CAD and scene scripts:
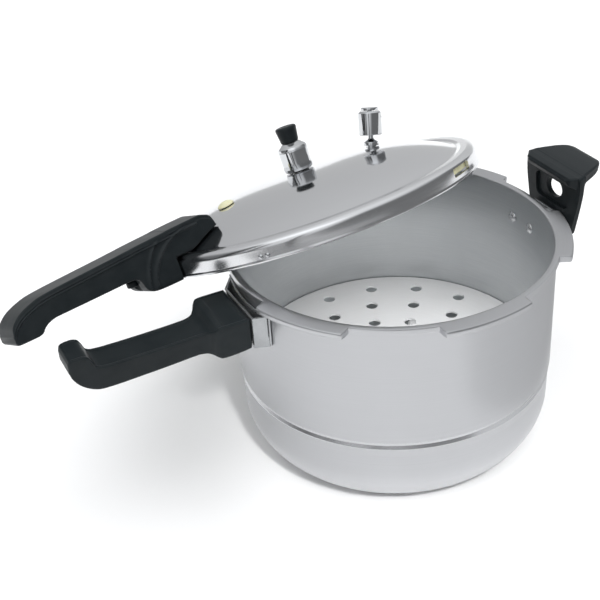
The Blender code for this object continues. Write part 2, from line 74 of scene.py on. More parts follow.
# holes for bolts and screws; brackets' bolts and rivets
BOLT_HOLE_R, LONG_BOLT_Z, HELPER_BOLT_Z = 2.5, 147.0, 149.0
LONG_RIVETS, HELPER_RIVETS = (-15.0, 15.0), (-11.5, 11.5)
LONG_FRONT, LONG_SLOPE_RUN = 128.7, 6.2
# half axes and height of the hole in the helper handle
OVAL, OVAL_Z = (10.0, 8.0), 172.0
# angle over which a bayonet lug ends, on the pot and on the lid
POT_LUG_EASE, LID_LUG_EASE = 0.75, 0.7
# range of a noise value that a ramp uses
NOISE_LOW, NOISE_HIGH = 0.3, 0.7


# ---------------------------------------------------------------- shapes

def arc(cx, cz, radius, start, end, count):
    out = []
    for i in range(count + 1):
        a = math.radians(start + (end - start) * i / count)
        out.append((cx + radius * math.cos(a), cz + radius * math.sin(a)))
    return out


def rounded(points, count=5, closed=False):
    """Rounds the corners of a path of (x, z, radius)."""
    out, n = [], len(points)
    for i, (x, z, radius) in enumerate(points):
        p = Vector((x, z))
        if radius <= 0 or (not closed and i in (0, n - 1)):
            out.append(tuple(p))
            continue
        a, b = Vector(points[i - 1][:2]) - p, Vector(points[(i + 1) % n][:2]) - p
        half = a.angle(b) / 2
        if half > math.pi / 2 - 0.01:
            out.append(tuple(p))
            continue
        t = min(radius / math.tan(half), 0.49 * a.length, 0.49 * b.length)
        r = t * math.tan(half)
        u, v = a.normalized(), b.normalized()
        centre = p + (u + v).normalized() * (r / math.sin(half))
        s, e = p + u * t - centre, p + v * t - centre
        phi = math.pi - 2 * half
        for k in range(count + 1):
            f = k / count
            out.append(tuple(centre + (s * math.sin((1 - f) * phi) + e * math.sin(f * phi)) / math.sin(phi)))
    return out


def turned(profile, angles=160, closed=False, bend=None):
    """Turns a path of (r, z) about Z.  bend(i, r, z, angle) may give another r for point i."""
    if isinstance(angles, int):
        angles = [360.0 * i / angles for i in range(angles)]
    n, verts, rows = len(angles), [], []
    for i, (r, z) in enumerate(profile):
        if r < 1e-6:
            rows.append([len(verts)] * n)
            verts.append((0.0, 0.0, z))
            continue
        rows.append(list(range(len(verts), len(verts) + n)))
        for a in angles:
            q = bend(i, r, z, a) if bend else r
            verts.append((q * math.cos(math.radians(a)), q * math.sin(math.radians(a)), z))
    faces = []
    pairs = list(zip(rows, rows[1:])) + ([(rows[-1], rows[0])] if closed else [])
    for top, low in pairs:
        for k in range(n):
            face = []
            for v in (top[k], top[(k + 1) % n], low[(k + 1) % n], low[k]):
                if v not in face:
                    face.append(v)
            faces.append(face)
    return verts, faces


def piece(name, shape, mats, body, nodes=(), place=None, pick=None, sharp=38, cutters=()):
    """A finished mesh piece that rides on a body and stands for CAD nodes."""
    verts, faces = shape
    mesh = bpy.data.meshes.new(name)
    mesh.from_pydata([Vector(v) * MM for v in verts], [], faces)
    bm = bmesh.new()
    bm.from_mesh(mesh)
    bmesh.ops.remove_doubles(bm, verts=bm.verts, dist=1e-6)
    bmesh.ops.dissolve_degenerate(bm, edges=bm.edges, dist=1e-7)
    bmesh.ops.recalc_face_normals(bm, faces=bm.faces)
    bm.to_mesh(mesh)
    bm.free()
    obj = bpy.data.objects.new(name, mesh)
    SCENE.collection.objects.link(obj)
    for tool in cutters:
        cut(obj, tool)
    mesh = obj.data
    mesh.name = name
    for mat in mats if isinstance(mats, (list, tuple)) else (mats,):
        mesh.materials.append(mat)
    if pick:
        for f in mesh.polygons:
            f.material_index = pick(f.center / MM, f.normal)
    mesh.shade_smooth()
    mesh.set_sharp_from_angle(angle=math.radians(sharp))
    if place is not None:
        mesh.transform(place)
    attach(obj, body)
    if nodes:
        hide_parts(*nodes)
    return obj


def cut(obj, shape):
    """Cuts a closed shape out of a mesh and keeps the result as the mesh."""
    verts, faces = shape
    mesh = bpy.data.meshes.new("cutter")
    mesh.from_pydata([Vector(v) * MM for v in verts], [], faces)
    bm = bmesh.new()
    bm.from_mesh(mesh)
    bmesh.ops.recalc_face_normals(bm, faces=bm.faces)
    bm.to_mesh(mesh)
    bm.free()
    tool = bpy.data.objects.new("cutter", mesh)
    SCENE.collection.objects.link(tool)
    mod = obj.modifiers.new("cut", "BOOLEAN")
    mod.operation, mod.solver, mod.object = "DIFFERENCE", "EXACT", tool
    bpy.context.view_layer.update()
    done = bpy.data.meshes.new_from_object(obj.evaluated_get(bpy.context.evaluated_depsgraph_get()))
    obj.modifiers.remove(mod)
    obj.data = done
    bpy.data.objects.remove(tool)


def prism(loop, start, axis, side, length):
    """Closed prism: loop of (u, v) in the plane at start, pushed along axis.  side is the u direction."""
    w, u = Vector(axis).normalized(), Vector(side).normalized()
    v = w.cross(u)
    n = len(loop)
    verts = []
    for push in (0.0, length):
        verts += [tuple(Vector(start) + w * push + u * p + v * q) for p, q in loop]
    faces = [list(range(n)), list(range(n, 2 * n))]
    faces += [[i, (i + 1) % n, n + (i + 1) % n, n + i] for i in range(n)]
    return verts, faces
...
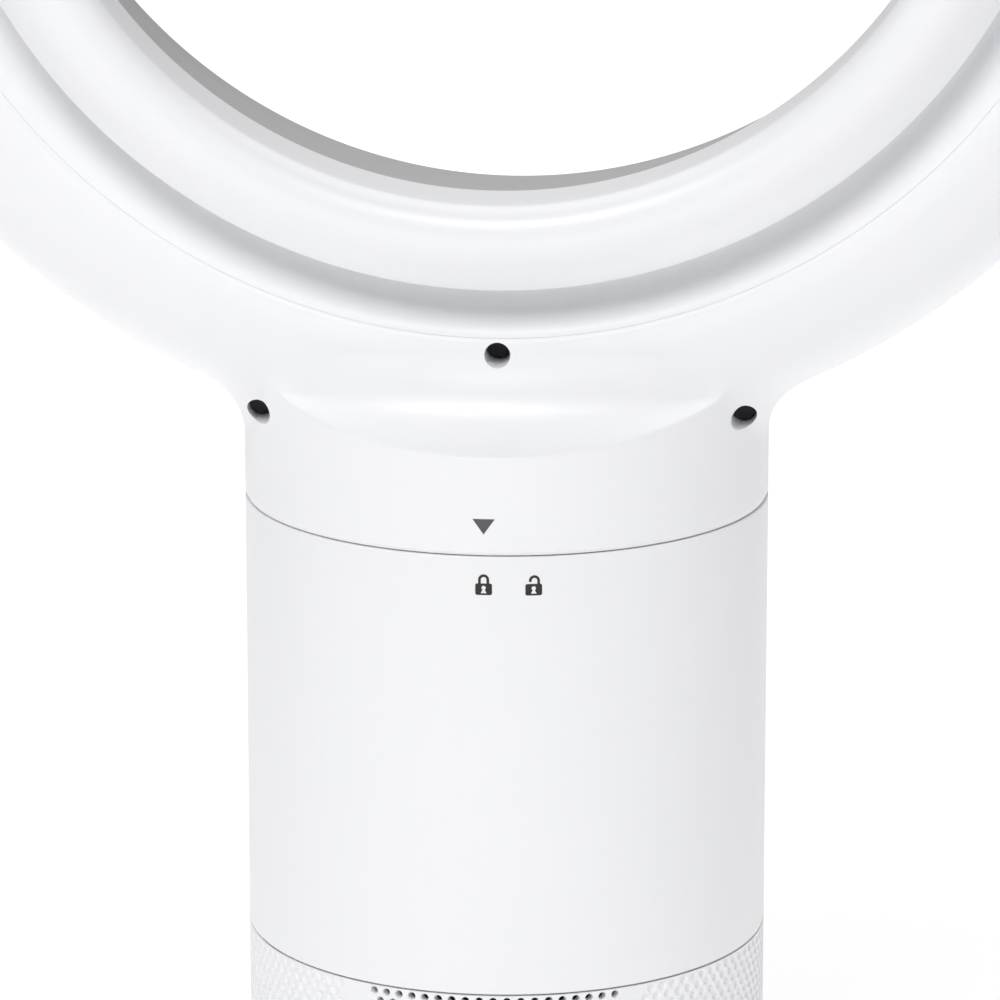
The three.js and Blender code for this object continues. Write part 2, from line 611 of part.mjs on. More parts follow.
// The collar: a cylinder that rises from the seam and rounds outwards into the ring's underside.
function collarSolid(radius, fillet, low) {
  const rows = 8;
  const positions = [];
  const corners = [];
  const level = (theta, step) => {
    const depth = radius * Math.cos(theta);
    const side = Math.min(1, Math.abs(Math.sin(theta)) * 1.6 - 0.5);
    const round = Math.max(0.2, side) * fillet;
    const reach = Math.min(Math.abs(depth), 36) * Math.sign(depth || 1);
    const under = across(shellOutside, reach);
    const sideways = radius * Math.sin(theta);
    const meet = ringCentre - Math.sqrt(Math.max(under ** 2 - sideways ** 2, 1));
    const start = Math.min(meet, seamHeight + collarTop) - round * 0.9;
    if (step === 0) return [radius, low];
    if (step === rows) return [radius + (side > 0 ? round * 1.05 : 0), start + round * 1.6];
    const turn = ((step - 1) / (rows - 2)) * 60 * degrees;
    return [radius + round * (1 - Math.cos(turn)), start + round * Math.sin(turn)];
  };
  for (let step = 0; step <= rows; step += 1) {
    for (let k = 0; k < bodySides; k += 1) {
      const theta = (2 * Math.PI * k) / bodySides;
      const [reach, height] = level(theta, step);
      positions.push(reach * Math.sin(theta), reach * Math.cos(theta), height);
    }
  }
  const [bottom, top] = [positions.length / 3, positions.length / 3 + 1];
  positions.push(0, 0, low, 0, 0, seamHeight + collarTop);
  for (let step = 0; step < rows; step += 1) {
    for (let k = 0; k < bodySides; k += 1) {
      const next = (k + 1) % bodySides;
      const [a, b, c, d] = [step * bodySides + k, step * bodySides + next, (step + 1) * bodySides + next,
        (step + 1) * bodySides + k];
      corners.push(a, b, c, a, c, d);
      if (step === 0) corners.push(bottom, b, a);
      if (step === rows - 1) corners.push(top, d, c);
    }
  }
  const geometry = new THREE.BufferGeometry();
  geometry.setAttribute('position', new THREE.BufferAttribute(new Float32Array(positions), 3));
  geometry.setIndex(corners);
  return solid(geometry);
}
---
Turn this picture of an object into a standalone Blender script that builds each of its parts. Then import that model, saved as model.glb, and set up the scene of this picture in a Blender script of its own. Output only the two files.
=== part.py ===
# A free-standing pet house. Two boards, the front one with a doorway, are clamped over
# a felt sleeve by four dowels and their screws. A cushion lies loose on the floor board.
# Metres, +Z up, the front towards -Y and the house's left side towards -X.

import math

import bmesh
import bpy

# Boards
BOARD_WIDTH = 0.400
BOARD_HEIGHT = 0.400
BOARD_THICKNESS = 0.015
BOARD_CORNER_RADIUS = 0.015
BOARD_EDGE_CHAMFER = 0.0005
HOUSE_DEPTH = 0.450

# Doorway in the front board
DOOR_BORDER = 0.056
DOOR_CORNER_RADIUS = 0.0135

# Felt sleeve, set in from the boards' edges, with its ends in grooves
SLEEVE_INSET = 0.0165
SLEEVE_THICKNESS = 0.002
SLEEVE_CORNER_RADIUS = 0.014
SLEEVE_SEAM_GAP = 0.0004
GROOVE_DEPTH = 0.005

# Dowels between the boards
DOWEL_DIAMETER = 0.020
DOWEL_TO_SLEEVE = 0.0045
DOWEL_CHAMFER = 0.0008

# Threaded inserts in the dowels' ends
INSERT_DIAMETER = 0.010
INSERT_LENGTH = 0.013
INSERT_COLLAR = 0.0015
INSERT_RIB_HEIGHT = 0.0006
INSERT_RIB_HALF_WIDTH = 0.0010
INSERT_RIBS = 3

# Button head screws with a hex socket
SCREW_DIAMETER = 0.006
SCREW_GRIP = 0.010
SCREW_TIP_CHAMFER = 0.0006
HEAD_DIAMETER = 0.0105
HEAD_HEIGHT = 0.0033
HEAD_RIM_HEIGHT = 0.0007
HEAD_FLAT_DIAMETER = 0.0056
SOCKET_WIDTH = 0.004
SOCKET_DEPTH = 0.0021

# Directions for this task
Print exactly the lines from the one containing "The Blender code" to the one containing "NOISE_LOW, NOISE_HIGH = 0.3, 0.7", both included, and nothing else.

# Output for this task
The Blender code for this object continues. Write part 2, from line 74 of scene.py on. More parts follow.
# holes for bolts and screws; brackets' bolts and rivets
BOLT_HOLE_R, LONG_BOLT_Z, HELPER_BOLT_Z = 2.5, 147.0, 149.0
LONG_RIVETS, HELPER_RIVETS = (-15.0, 15.0), (-11.5, 11.5)
LONG_FRONT, LONG_SLOPE_RUN = 128.7, 6.2
# half axes and height of the hole in the helper handle
OVAL, OVAL_Z = (10.0, 8.0), 172.0
# angle over which a bayonet lug ends, on the pot and on the lid
POT_LUG_EASE, LID_LUG_EASE = 0.75, 0.7
# range of a noise value that a ramp uses
NOISE_LOW, NOISE_HIGH = 0.3, 0.7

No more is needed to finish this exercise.